Economic Survey adds to sentiment support

Market mood also drew support from the broadly positive tone of the Economic Survey 2025-26, which reinforced confidence in India’s macro fundamentals despite global uncertainty. The Survey projected 7.4 per cent real GDP growth for FY26 and 7.2 per cent for FY27, and highlighted easing inflation, improved fiscal metrics and a multi-decadal low in banking sector stress.

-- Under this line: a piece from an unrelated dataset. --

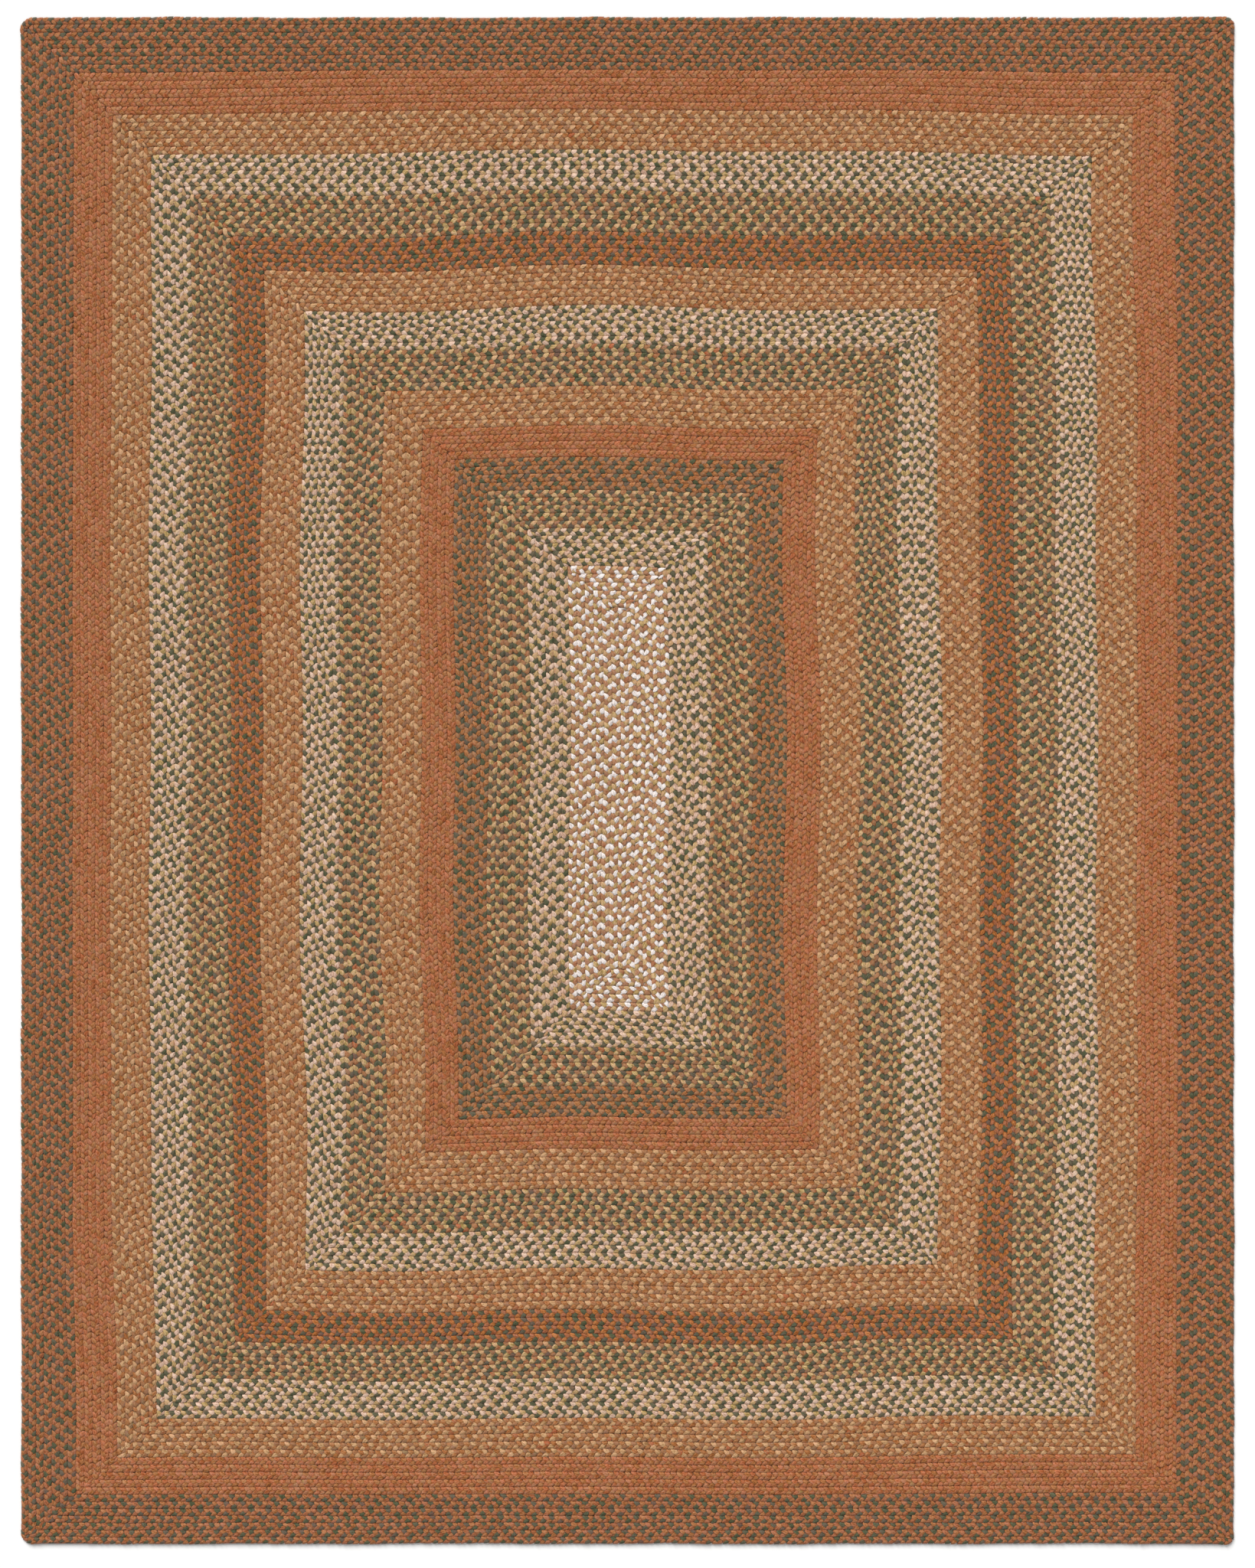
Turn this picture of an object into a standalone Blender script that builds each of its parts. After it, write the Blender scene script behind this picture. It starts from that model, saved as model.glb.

With headline inflation averaging 1.7 percent during April–December 2025, gross NPAs at 2.2 percent, rising revenue receipts and strong external buffers, the Survey helped reassure investors that the recent market correction is not being driven by any deterioration in domestic fundamentals.

The emphasis on sustained public capital expenditure, revival in private investment and structural gains in manufacturing and services added to the stabilisation in sentiment, especially as markets were already grappling with expiry-led volatility.